Problem description: Repeat only the lines from the one containing "const animal = new THREE.Group();" through the one containing "bpy.context.scene.collection.objects.link(empty)", exactly as written, both ends included.

Entries:

──────

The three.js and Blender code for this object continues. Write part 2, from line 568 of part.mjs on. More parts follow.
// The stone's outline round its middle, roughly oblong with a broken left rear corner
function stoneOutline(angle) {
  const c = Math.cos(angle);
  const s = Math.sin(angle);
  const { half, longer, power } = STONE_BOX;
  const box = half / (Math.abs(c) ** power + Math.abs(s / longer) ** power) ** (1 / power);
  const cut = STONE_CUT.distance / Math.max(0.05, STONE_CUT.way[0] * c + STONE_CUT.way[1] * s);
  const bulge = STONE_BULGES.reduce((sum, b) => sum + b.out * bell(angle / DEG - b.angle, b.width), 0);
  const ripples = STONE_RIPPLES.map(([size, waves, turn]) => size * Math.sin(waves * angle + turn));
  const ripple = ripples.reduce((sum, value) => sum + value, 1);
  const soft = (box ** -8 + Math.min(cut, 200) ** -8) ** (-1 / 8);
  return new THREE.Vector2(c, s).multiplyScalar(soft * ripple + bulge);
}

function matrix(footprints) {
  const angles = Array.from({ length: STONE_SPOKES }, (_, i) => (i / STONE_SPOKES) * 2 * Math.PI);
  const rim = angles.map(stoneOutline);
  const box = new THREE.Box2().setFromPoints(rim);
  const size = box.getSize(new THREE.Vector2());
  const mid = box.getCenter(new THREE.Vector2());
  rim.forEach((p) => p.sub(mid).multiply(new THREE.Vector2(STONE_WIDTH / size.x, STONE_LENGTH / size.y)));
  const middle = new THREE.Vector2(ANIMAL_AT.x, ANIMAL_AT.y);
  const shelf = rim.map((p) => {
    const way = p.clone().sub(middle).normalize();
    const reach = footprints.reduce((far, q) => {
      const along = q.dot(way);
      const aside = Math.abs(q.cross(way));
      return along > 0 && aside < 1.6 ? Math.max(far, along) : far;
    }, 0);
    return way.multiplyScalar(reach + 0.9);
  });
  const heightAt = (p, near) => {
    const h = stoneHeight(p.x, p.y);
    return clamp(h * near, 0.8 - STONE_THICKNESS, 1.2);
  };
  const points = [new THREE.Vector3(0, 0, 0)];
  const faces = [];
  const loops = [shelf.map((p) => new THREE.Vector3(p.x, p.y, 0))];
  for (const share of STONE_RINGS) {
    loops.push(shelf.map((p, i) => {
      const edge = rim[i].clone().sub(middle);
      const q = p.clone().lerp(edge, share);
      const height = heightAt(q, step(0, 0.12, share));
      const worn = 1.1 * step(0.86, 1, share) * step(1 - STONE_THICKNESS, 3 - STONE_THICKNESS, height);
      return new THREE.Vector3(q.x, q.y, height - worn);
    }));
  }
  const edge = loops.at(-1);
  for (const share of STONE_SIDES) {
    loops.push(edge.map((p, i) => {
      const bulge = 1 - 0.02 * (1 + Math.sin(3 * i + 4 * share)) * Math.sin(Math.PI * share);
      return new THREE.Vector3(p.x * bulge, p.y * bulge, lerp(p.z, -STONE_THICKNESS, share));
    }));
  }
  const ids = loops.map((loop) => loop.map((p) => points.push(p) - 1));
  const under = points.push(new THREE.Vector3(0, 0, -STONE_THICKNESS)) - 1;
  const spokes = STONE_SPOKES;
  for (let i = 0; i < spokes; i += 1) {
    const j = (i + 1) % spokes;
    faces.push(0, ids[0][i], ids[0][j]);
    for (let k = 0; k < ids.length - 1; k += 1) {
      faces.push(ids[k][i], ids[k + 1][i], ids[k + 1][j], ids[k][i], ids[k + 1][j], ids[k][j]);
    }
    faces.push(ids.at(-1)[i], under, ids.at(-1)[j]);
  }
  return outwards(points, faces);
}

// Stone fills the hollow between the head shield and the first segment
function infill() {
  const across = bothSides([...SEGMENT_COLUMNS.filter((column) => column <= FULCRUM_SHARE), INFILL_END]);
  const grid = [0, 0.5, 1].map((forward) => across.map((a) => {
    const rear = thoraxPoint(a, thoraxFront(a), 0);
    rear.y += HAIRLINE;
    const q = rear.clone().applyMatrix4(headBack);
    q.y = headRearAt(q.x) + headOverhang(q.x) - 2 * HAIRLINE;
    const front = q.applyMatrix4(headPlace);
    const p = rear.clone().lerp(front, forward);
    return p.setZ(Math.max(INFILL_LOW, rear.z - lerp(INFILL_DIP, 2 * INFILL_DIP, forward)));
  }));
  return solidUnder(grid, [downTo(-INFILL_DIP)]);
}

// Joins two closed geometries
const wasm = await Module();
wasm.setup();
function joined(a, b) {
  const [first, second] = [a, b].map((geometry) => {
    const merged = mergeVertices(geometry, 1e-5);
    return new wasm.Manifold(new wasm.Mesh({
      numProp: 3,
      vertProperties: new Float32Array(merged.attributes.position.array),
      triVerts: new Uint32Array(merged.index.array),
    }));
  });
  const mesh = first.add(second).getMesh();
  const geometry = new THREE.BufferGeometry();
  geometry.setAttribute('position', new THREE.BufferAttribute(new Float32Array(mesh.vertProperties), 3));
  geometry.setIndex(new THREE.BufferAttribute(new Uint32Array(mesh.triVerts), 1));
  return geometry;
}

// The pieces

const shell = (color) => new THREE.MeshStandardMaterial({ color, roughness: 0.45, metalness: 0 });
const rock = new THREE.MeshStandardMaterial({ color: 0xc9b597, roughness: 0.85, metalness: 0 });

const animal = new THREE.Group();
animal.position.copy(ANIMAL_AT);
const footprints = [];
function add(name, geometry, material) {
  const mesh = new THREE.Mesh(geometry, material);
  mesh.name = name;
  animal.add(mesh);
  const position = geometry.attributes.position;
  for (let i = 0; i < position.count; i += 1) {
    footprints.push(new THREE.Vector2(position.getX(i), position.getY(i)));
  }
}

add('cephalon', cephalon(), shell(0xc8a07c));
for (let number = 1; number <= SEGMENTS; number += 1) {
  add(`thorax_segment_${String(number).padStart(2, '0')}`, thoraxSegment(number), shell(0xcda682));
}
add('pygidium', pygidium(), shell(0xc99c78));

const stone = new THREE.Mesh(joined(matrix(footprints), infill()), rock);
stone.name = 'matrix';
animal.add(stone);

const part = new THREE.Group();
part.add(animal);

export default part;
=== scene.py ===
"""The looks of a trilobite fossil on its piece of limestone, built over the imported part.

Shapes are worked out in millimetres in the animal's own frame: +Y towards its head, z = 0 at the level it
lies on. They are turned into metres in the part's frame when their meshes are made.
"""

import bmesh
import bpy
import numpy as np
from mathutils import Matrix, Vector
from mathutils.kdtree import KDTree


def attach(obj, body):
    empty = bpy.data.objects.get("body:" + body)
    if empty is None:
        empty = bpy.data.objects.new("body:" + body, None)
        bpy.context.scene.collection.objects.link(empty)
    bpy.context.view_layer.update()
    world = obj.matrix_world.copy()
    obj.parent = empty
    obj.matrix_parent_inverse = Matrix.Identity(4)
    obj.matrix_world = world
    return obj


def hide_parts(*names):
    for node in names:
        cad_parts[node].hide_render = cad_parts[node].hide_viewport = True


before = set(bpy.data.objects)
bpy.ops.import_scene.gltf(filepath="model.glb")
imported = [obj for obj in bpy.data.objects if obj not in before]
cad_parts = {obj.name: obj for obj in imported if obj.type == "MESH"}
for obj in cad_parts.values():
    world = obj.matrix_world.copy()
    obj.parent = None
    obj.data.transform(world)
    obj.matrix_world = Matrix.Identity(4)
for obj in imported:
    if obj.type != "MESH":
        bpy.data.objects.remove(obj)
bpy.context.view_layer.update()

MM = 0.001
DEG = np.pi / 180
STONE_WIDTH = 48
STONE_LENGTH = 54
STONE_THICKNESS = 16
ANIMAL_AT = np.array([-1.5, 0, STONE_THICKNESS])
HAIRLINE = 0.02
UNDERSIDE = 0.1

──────

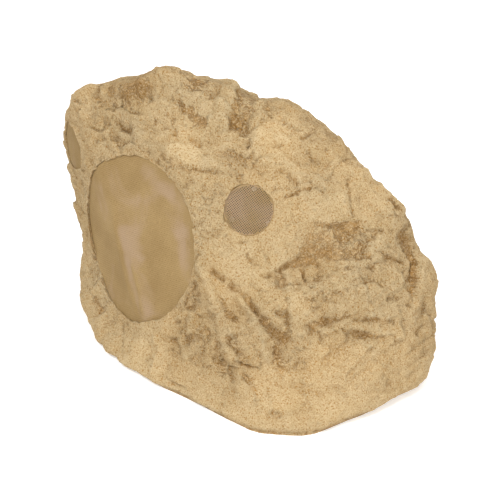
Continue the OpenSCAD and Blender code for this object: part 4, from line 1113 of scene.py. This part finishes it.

──────

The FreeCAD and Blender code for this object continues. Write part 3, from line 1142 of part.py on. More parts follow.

──────

Result for this exercise:
const animal = new THREE.Group();
animal.position.copy(ANIMAL_AT);
const footprints = [];
function add(name, geometry, material) {
  const mesh = new THREE.Mesh(geometry, material);
  mesh.name = name;
  animal.add(mesh);
  const position = geometry.attributes.position;
  for (let i = 0; i < position.count; i += 1) {
    footprints.push(new THREE.Vector2(position.getX(i), position.getY(i)));
  }
}

add('cephalon', cephalon(), shell(0xc8a07c));
for (let number = 1; number <= SEGMENTS; number += 1) {
  add(`thorax_segment_${String(number).padStart(2, '0')}`, thoraxSegment(number), shell(0xcda682));
}
add('pygidium', pygidium(), shell(0xc99c78));

const stone = new THREE.Mesh(joined(matrix(footprints), infill()), rock);
stone.name = 'matrix';
animal.add(stone);

const part = new THREE.Group();
part.add(animal);

export default part;
=== scene.py ===
"""The looks of a trilobite fossil on its piece of limestone, built over the imported part.

Shapes are worked out in millimetres in the animal's own frame: +Y towards its head, z = 0 at the level it
lies on. They are turned into metres in the part's frame when their meshes are made.
"""

import bmesh
import bpy
import numpy as np
from mathutils import Matrix, Vector
from mathutils.kdtree import KDTree


def attach(obj, body):
    empty = bpy.data.objects.get("body:" + body)
    if empty is None:
        empty = bpy.data.objects.new("body:" + body, None)
        bpy.context.scene.collection.objects.link(empty)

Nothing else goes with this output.